以上を遵守して僕は朝をやっつけた。以下は大まかな記録である。

さて、いつも8:00起床(→9:10自宅を出る)の習慣だった僕は、アラームの時間を7:00に設定して就寝。
翌日、6:50頃、アラームが鳴るおよそ10分前に目が覚める。「そうでしたね」などと独り言を呟きながら、布団からむくりと起き上がる。
寝不足なのは変わりないのでまぶたはデロンと重たいが、身体の方はそうでもない。悪くない、これは悪くないぞ。
ここでさらに小さな気づきがあった。朝にやりたいことを設定しておくと、目が覚めたときに「二度寝しよう」とあまり思わない。「〇〇をやるぞ」と決めているから、そっちの方の欲求が、二度寝の睡魔を討ち払っているようだ。

寝ぼけながらコーヒーを淹れ、顔を洗い、菓子パンを食べころがしながらパソコンをながめる。意識が覚醒してきたら、昨夜に書きかけで放り出していた文章などを見直して、気の向くままに少しずつ手を加えていくなどする。

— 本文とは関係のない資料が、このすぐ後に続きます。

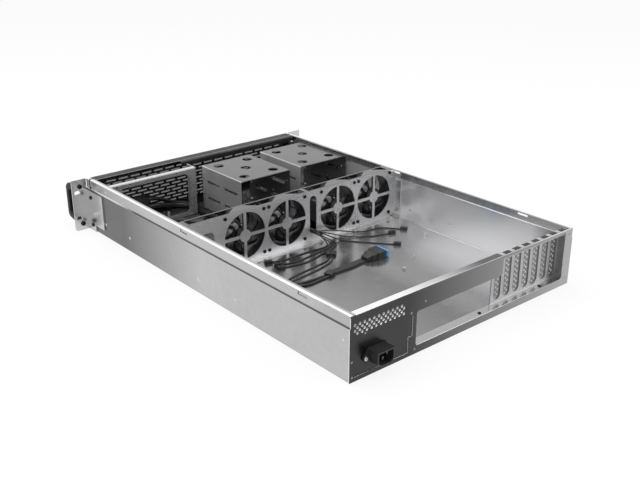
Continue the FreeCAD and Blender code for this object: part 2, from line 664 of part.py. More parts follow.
def fan_rotor(x):
    """Fan impeller: a cup over the motor, its shaft and blades round it."""
    seat_front = FAN_REAR - MOTOR_DEEP
    cup_rear = seat_front - ROTOR_GAP
    cup_front = FAN_FRONT + ROTOR_GAP
    hub = rod("y", cup_front, cup_rear, x, FAN_Z, MOTOR)
    hub = hub.cut(rod("y", cup_front + CUP_WALL, cup_rear + 1, x, FAN_Z, MOTOR - 2 * CUP_WALL))
    shaft = rod("y", cup_front + CUP_WALL / 2, FAN_REAR - 1 - GAP, x, FAN_Z, SHAFT)
    middle = (cup_front + cup_rear) / 2
    pitch = math.radians(BLADE_PITCH_DEG)
    half = BLADE_CHORD / 2
    inner, outer = MOTOR / 2 - CUP_WALL / 2, FAN_BORE / 2 - BLADE_TIP
    blades = []
    for number in range(BLADES):
        turn = FreeCAD.Rotation(V(0, 1, 0), 360.0 * number / BLADES + BLADE_TURN)
        across = V(math.cos(pitch), math.sin(pitch), 0)
        bulge = V(-math.sin(pitch), math.cos(pitch), 0)
        start, finish = across * -half, across * half
        thick = bulge * BLADE_THICK
        edges = [Part.Arc(start, bulge * BLADE_CAMBER, finish).toShape(),
                 Part.LineSegment(finish, finish + thick).toShape(),
                 Part.Arc(finish + thick, bulge * (BLADE_CAMBER + BLADE_THICK), start + thick).toShape(),
                 Part.LineSegment(start + thick, start).toShape()]
        blade = Part.Face(Part.Wire(edges)).extrude(V(0, 0, outer - inner))
        blade.translate(V(0, 0, inner))
        blade.Placement = FreeCAD.Placement(V(x, middle, FAN_Z), turn).multiply(blade.Placement)
        blades.append(blade)
    return join(hub, shaft, *blades)


def fan_screws():
    screws = [pan_screw("y", FAN_WALL_Y, -1, x + u, FAN_Z + v, FAN_SCREW_HEAD, FAN_SCREW_HOLE - GAP,
                        FAN_SCREW_LENGTH) for x in FAN_XS for u, v in fan_corners()]
    return Part.makeCompound(screws)


def drive_cage(x):
    """Folded cage open to the rear, with pressed-in shelves for three drives."""
    half = CAGE_WIDTH / 2
    section = [(x - half + CAGE_FOOT, SHEET), (x - half, SHEET), (x - half, CAGE_TOP),
               (x + half, CAGE_TOP), (x + half, SHEET), (x + half - CAGE_FOOT, SHEET)]
    cage = plate("y", CAGE_FRONT, CAGE_REAR, folded(section, -SHEET))
    middle = (CAGE_FRONT + CAGE_REAR) / 2
    spots = [(x, middle)] + [(x + u * CAGE_HOLE_X, middle + v * CAGE_HOLE_Y)
                             for u in (-1, 1) for v in (-1, 1)]
    cuts = [rod("z", CAGE_TOP - SHEET - 1, CAGE_TOP + 1, *spot, CAGE_HOLE) for spot in spots]
    shelves = []
    for z in CAGE_SHELF_ZS:
        for low, high in CAGE_SHELF_YS:
            slot = low, high, z, z + CAGE_SHELF_SLOT
            cuts.append(block(x - half - 1, x + half + 1, *slot))
            for side in (-1, 1):
                edges = sorted((x + side * half, x + side * (half - CAGE_SHELF)))
                shelves.append(block(*edges, low, high, z - SHEET, z))
    cuts += [rod("z", 0, 3 * SHEET, *spot, FLOOR_SCREW) for spot in cage_feet(x)]
    return join(cage.cut(cuts), *shelves)


def cage_feet(x):
    """Places of the screws in a cage's feet."""
    return [(x + side * (CAGE_WIDTH - CAGE_FOOT) / 2, y) for side in (-1, 1)
            for y in (CAGE_FRONT + CAGE_FOOT, CAGE_REAR - CAGE_FOOT)]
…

従来の僕の起床後の行動は、パンをコーヒーで胃に流し込み、バタバタと着替えながら、スマホで天気予報の情報をインプットしながら髪をセットするという、悲しきロボットの様相だったが、この日はまるきり違っていた。
ゆとりある食事、テレビには呑気に垂れ流されている「世界ネコ歩き」(録画)、世界の始まりを祝福するかのような朝日、ふとスマホの時計を一瞥すれば、「まだ1時間半もあるじゃん!」、この多幸感だ。
これらが互いに絡まり合って絶妙なリラックスが生じ、オモシロイように作業が進む。

やがて出勤時間が迫ってきたときも、もう以前のように世界を恨む気持ちはない。「良い時間を過ごさせていただきました」という感じ。目的不明の敬語が自然に出る感じ。充実のオーラが身体から泉のように湧き出て、出勤への嫌悪感を浄化している。
なんだこれは。完全に攻略しているじゃないか。

考え方としては辛さの原因を見極めて対処するというシンプルなものっぽい。
僕の場合、「朝の辛さ」=「出勤したくない」/「眠い」という2つのマイナス要素から成り立っていたわけだが、寝起きはやはり意識が朦朧としているからか、今までの僕は、「眠い」から「朝の辛さ」があるのだと思い込んでしまっていたようだ。
ハッキリ間違えていた。辛いのは「眠い」からではなく「出勤したくない」の方にある。
つまり、朝に楽しみがない起床時は、「現実世界の嫌なこと全般」が束になってのしかかってくる構造になっている

例えば、「死にたい」と思うとき、この「死にたい」は、多くの場合、言葉通りに「身体機能を停止させたい」なんて欲求を意味しているのではなく、
「生きている中で受けざるを得ない苦しみから解放されたい」といったニュアンスの方が近いはず。
ただ、歯切れのいい言葉(死にたい)や、迫ってくる身体感覚(眠い)などは、実はとっても力強いから、脳とかいう器官(人間様に大変信頼されている)は、これらに押し切られて誤ってしまう。たぶんそういうことではないだろうか。

以上が朝の攻略本である。
効果があればうれしいし、@Wikiとかに載せてもいいと思う。
効果がなければ僕を恨んだりはせず、然るべき正しい対処法を別で学んで、みんなそれぞれ健やかになってほしい。